The only case where we currently do not know the offset of a field statically is when the user has requested the offset of the unsized field, and the unsized field is a trait object.

It's possible for us to provide the offset of for:

  1. The fields before the unsized field, as in offset_of!((i32, dyn Send), 0).

  2. The unsized field itself if it is a type which whose offset is known without reading the metadata, such as [T], str, and types that end with them, as in offset_of!((i32, [u16]), 1), or offset_of!((u16, (i64, str)), 2).

Allowing these is somewhat inconsistent with core::mem::align_of, which could provide the alignment in some cases such as slices, but instead you must use core::mem::align_of_val for all ?Sized types (admittedly, allowing align_of::<[T]>() is perhaps not very compelling, as it's always the same as align_of::<T>()).

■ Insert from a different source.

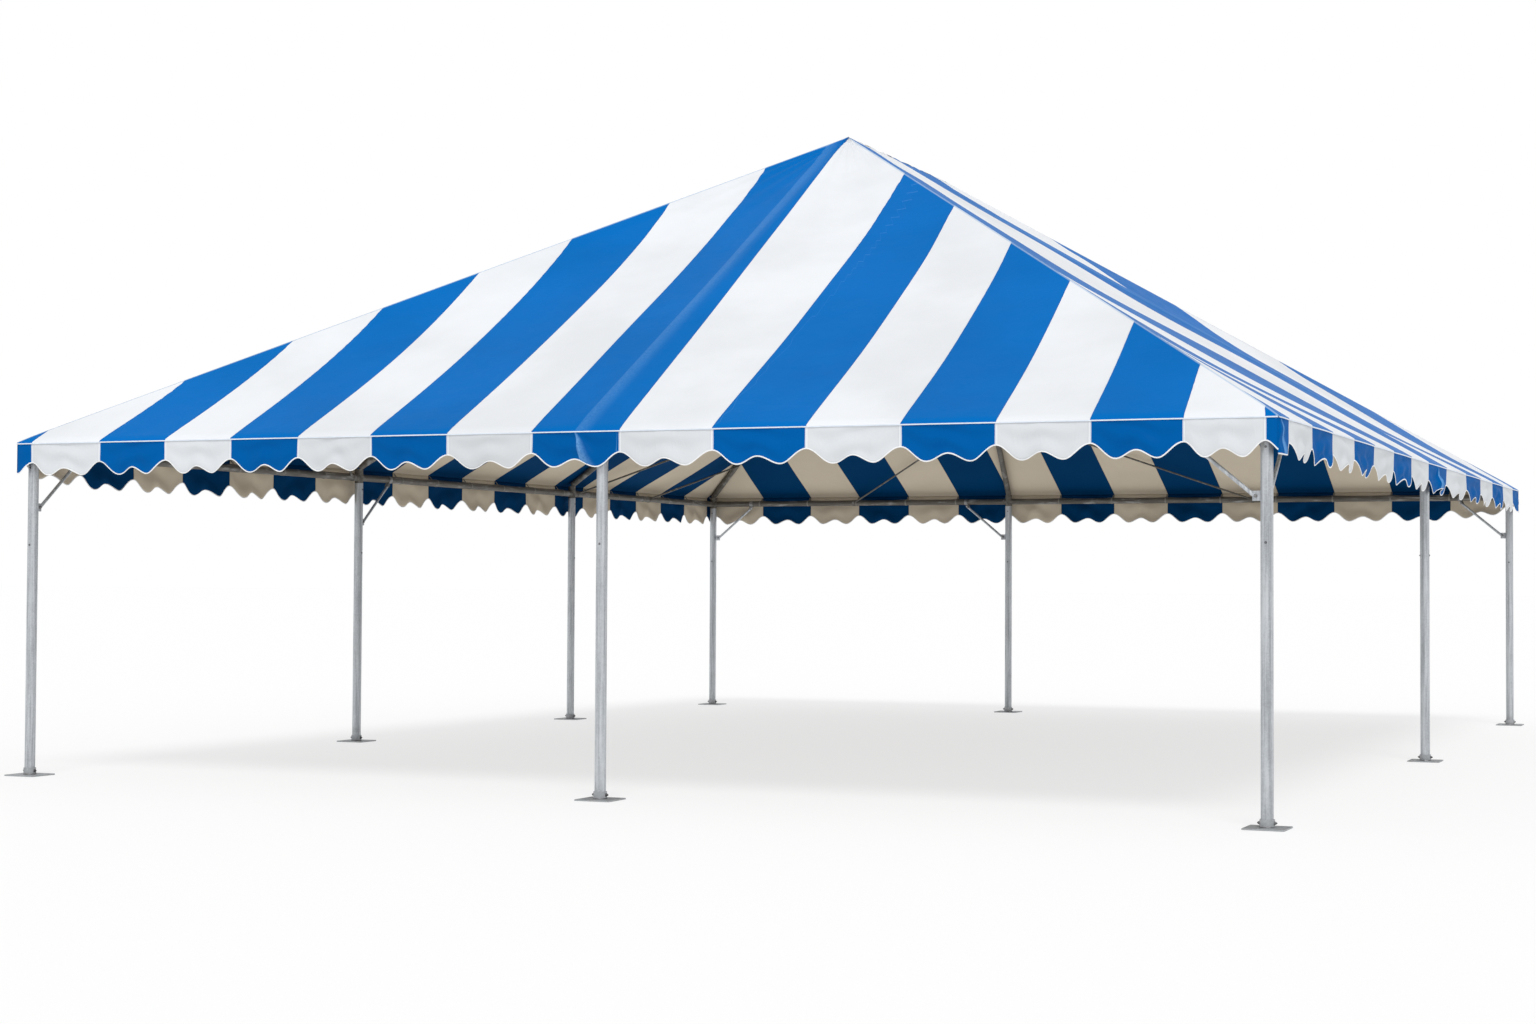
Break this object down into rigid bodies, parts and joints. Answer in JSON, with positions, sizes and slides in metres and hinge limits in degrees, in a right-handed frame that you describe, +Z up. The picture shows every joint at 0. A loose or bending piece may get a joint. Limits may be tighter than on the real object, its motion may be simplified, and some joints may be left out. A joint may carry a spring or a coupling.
{
  "type": "hip roof frame tent",
  "caption": "Open-sided party tent: striped hip-roof vinyl top with a scalloped valance, on a galvanised tube frame whose legs stand on square base plates.",
  "frame": {"origin": "on the ground under the middle of the tent", "axes": "+X runs along the 30 ft front, to the right of someone who faces it; +Y runs from the front to the back along the 40 ft sides; +Z is up"},
  "size_m": [9.398, 12.446, 5.2366],
  "materials": {
    "galvanised_pole": "dull hot-dip galvanised steel, streaked",
    "frame_tube": "dull galvanised steel tube",
    "base_plate": "weathered galvanised plate",
    "cast_fitting": "rough galvanised casting",
    "roof_vinyl": "satin coated vinyl in blue and white stripes",
    "valance_vinyl": "satin coated vinyl in blue and white stripes, white bound edge"
  },
  "bodies": {
    "root": {"base_plate_front_left": "base_plate", "leg_front_left": "galvanised_pole", "eave_fitting_front_left": "cast_fitting", "rafter_front_left": "frame_tube", "base_plate_front_middle": "base_plate", "leg_front_middle": "galvanised_pole", "eave_fitting_front_middle": "cast_fitting", "rafter_front_middle": "frame_tube", "base_plate_front_right": "base_plate", "leg_front_right": "galvanised_pole", "eave_fitting_front_right": "cast_fitting", "rafter_front_right": "frame_tube", "base_plate_right_middle": "base_plate", "leg_right_middle": "galvanised_pole", "eave_fitting_right_middle": "cast_fitting", "rafter_right_middle": "frame_tube", "base_plate_back_right": "base_plate", "leg_back_right": "galvanised_pole", "eave_fitting_back_right": "cast_fitting", "rafter_back_right": "frame_tube", "base_plate_back_middle": "base_plate", "leg_back_middle": "galvanised_pole", "eave_fitting_back_middle": "cast_fitting", "rafter_back_middle": "frame_tube", "base_plate_back_left": "base_plate", "leg_back_left": "galvanised_pole", "eave_fitting_back_left": "cast_fitting", "rafter_back_left": "frame_tube", "base_plate_left_far": "base_plate", "leg_left_far": "galvanised_pole", "eave_fitting_left_far": "cast_fitting", "rafter_left_far": "frame_tube", "base_plate_left_near": "base_plate", "leg_left_near": "galvanised_pole", "eave_fitting_left_near": "cast_fitting", "rafter_left_near": "frame_tube", "eave_rail_front_left": "frame_tube", "eave_rail_front_right": "frame_tube", "eave_rail_right_near": "frame_tube", "eave_rail_right_far": "frame_tube", "eave_rail_back_right": "frame_tube", "eave_rail_back_left": "frame_tube", "eave_rail_left_far": "frame_tube", "eave_rail_left_middle": "frame_tube", "eave_rail_left_near": "frame_tube", "crown_front": "cast_fitting", "crown_middle": "cast_fitting", "crown_back": "cast_fitting", "ridge_pole_front": "frame_tube", "ridge_pole_back": "frame_tube", "roof_front": "roof_vinyl", "valance_front": "valance_vinyl", "roof_right": "roof_vinyl", "valance_right": "valance_vinyl", "roof_back": "roof_vinyl", "valance_back": "valance_vinyl", "roof_left": "roof_vinyl", "valance_left": "valance_vinyl"}
  },
  "joints": []
}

Either way, it's trivially backwards compatible for us to eventually start allowing these, and for the trailing slice/str case, it seems difficult to pin down the cases where it's allowed without risk of complicating potential future features (like custom DSTs, extern types, or whatever other new unsized types we might want to add).

As such, it's left for future work.

Fields in Traits

If support for fields in traits is ever added, then it would be an open question how offset_of! behaves when applied to a generic value of a trait type which has fields. Similarly, if an offset_of_val! is added, it would interact with trait objects of traits that have fields.

In either case, this could be forbidden or allowed, but decisions along these lines are deferred for now, as fields in traits do not yet exist.